* _Exercise data_
↓↓↓

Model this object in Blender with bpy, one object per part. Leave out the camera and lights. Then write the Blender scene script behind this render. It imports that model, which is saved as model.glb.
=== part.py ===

↑↑↑
↓↓↓

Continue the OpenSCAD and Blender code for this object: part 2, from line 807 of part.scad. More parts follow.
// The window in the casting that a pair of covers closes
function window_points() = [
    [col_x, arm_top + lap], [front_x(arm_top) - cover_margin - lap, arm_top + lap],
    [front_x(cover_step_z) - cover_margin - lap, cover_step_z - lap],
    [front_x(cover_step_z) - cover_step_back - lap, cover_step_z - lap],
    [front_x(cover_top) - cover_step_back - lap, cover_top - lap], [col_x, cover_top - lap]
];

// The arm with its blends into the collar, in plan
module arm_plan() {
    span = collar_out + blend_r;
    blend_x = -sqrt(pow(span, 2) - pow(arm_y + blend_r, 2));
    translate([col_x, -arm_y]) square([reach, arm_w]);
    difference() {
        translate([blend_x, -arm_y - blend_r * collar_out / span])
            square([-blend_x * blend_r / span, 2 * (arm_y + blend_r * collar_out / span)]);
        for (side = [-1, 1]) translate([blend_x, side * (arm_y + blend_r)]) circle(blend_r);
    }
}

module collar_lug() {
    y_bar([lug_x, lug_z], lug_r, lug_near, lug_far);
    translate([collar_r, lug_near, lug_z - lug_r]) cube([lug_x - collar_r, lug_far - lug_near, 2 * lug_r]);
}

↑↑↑

* _Request_
Go through the preceding material and copy each line that has the word "part".

* _Exercise response_
Model this object in Blender with bpy, one object per part. Leave out the camera and lights. Then write the Blender scene script behind this render. It imports that model, which is saved as model.glb.
=== part.py ===
Continue the OpenSCAD and Blender code for this object: part 2, from line 807 of part.scad. More parts follow.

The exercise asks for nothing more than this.